"De grauwe gors is een buitenbeentje in het akkerland", zeggen Remar Erens (Wergroep Grauwe gros) en Iwan Lewylle (Natuurpunt). "Een uit de kluiten gewassen zangvogel, die stevige zaden naar binnen kan werken. Zijn nest maakt hij op de grond in de akkers, waar hij zijn jongen voedt met rupsen en spinnetjes die hij in de omgeving vindt."
Vroeger was de grauwe gors een algemene verschijning, maar in 2003 telde de Vlaamse broedvogelatlas nog maar 850 broedparen. Maar de achteruitgang ging snel. In 2008 bleven er nog maar 250 koppels over in de leemstreek tussen Leuven en Maastricht.
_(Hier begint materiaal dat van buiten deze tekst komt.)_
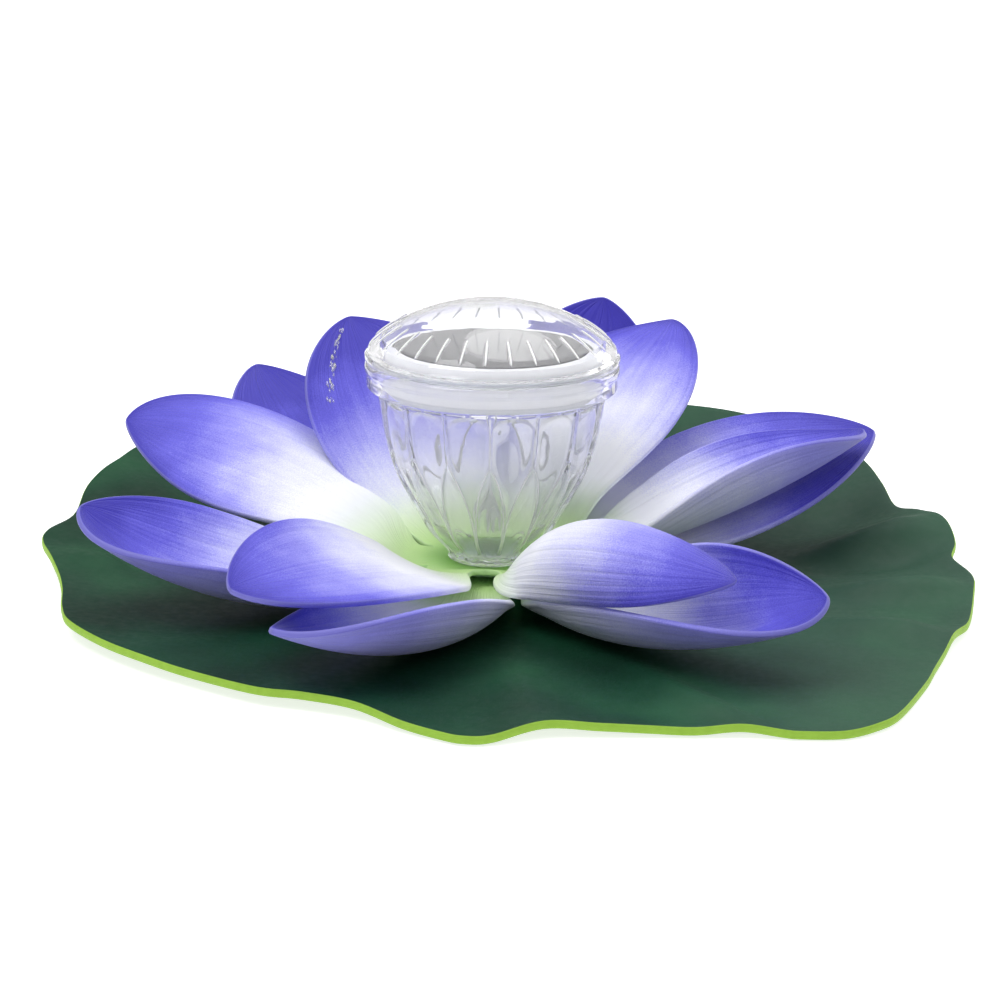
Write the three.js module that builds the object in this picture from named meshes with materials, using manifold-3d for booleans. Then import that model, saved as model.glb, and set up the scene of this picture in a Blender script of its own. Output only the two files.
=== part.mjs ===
// Floating lotus pool light: an EVA water-lily leaf and two six-petal EVA sheets
// pushed over the spigot of a clear lamp cup, with a solar module under a clear
// lid that lifts and turns off. Millimetres, +Z up, origin on the floor under the
// lamp's axis, on the flat bottom of the base cap.
import * as THREE from 'three';
import { mergeVertices } from 'three/addons/utils/BufferGeometryUtils.js';
import Module from 'manifold-3d';

const wasm = await Module();
wasm.setup();

// ---- driving dimensions ----
const gap = 0.3; // between pieces that touch
const sheetGap = 0.45; // between the leaf and the petal sheets, whose roots bend a little

// base cap, pushed into the spigot from below
const capRadius = 22;
const capThickness = 3;
const capPlugLength = 5;

// leaf sheet
const leafRadius = 144; // the edge's waves are given from here
const leafThickness = 2.4;
const leafHubLap = 1.5; // the leaf stays up on the base cap until this far past its rim
const leafFlatReach = 18.5; // from the hub to where the leaf has come down to the floor
const leafRiseReach = 38.5; // from the hub to where the waves of the edge start
const leafFloorGap = 0.4; // under the flat part, so the base cap carries the load
const leafSectors = 96;
const leafSlopeRings = 2; // between the hub and the flat part
const leafWaveRings = 3; // between the flat part and the edge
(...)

En ondanks de beheersovereenkomsten die de Vlaamse Overheid sinds 2009 met landbouwers afsloot om akkervogels er weer bovenop te helpen, werden vorig jaar maar 82 broedkoppels geteld en afgelopen weekend amper 45.
De organisaties menen dat de grasstroken die aangelegd worden via beheersovereenkomsten, te versnipperd zijn en niet op maat van de grauwe gors. "Zonder veilige broedplaatsen en een overvloed aan insecten kunnen jonge vogels niet grootgebracht worden", klinkt het.
De werkgroep grauwe gors en Natuurpunt pleiten ervoor om agrarisch natuurbeheer te hervormen naar maatwerk "op basis van concrete noden en zorgen van akkervogels en rekening houdens met een landbouw in verandering." Want, zeggen ze, de beheersovereenkomsten van de afgelopen jaren hebben de vrije val van akkervogels niet kunnen tegenhouden, ze hebben het hooguit vertraagd. En specifiek voor de grauwe gors, moet een soortenbeschermingsplan komen, klinkt het.